Comparative study of cooling tower shell on fixed base and A- type column supports subject to seismic loading
摘要
The idealization of support boundary conditions for a hyperbolic cooling tower shell has a significant influence on its static and dynamic responses. In the present study, free vibration, static (gravity loads), and seismic analyses are performed to investigate the structural behaviour of the cooling tower. The modelling and analysis are carried out using ANSYS software, considering two support conditions: a fixed base and A-type column supports. The free vibration analysis is conducted to determine the natural frequencies and mode shapes of the structure. Further, the free vibration behaviour of the cooling tower shell is studied for varying shell thicknesses, focusing on specific vibration modes. The structural response under gravity and seismic loads is evaluated in terms of meridional displacements, hoop forces, and meridional forces. A Response Spectrum Analysis (RSA) is performed for a ground acceleration of 0.5 g, assuming the cooling tower rests on soft soil. The results indicate that the natural frequencies of the shell with a fixed base differ by approximately 10%–15% in the initial modes and 40%–50% in the higher modes compared to the column-supported cooling tower shell. It is also observed that, for the fixed-base shell, the natural frequencies of the first lateral, torsional, and ovalization modes remain largely unaffected by variations in shell thickness.

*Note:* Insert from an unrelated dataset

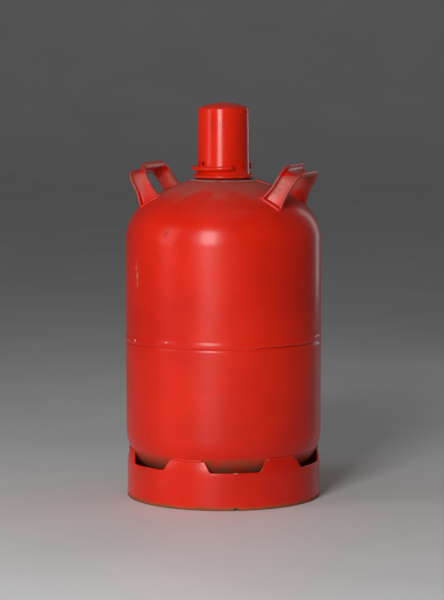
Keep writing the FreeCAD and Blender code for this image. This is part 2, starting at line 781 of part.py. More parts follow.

In contrast, the column-supported shell exhibits noticeable changes in these frequencies with varying thickness. For gravity load analysis, the meridional forces show no significant variation between the two boundary conditions. However, the hoop forces are markedly affected, increasing by up to 65% at the shell–column junction, decreasing to about 10% at (1/5)th of the total height from the base, and becoming negligible above the throat level. From the seismic analysis, it is observed that the meridional displacements in the column-supported cooling tower are considerably higher ranging from 8% to 90% compared to those in the fixed-base shell. The meridional forces are also significantly influenced along the shell height, varying by 60%–80% under both boundary conditions.